Recommendations and Conclusion
The evidence and analysis presented in this report lead to a clear and urgent conclusion: embracing a metadata-driven architecture, powered by the principles of active metadata, is the single most critical strategic action an organization can take to prepare for the future of data and AI. The path forward requires a holistic and committed approach that transcends technology and addresses strategy, governance, and culture.
The following strategic recommendations are offered for Chief Data Officers, Chief Technology Officers, and other senior leaders responsible for charting their organization’s data journey:
- Elevate Metadata Management to a C-Suite Priority: The initiative to build a metadata-driven enterprise must be positioned as a core business strategy, not a back-office IT project. It requires executive sponsorship, a clear business case tied to measurable outcomes, and sustained investment. The conversation must shift from the cost of implementation to the immense cost of inaction.

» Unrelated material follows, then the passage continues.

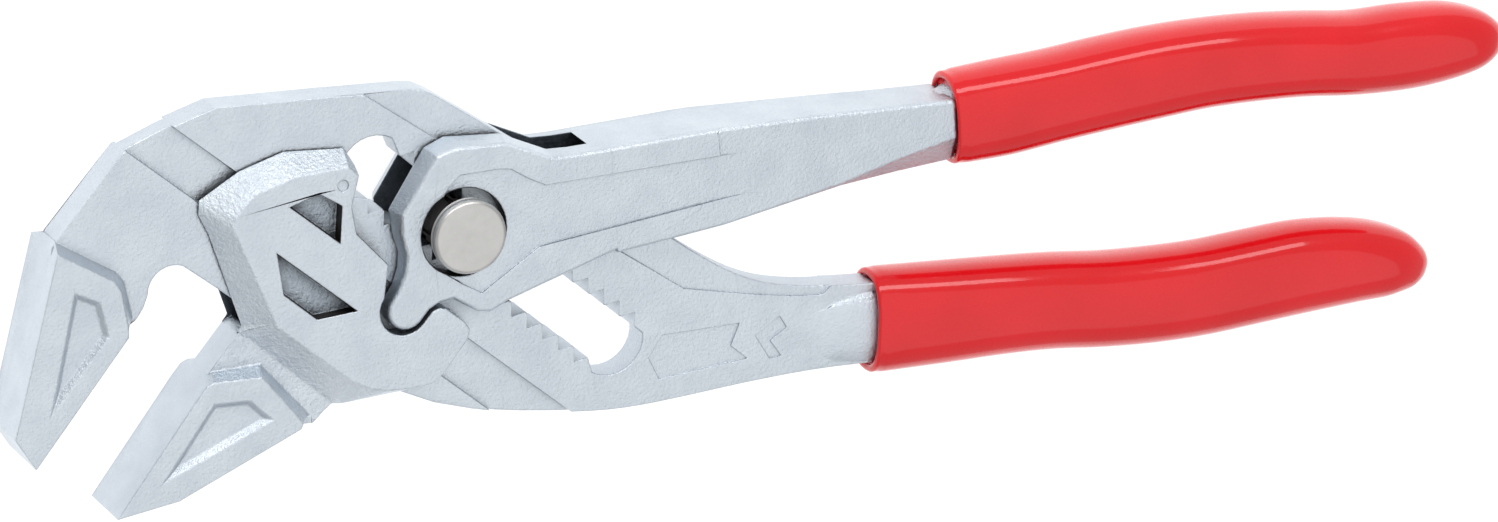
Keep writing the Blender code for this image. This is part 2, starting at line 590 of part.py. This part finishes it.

- Prioritize Governance and Culture Before Technology: The success of an active metadata platform is contingent upon a well-defined governance framework and a culture of shared data responsibility. Leaders must first invest in establishing clear data ownership, defining a common business vocabulary, and launching comprehensive data literacy programs. Organizational alignment must precede technological deployment.
- Adopt a Phased, Value-Driven Implementation Roadmap: Resist the temptation of a “big bang” approach. Pursue an iterative, phased implementation that focuses on delivering tangible business value at each stage. Begin by building a foundational data catalog for high-value domains, then progressively activate metadata through automation, and finally, evolve toward intelligent, autonomous capabilities. This pragmatic approach builds momentum, demonstrates ROI, and mitigates risk.
- Architect for Openness and Interoperability: The core power of active metadata lies in its ability to break down silos. When selecting technology, prioritize platforms with open APIs and a rich ecosystem of connectors. The goal is to create a two-way flow of metadata that enriches every tool in the data stack, creating a unified, context-aware environment.
In conclusion, the transition from passive to active metadata is not merely the next step in the evolution of data management; it is the essential catalyst that will unlock the true potential of the modern enterprise. It is the architectural foundation upon which the next generation of intelligent systems—sentient AI copilots, autonomous governance engines, and self-optimizing data platforms—will be built. The organizations that recognize this strategic imperative and act decisively to build a rich, dynamic, and intelligent contextual fabric will not only survive the disruptions of the AI era but will be the ones to lead it.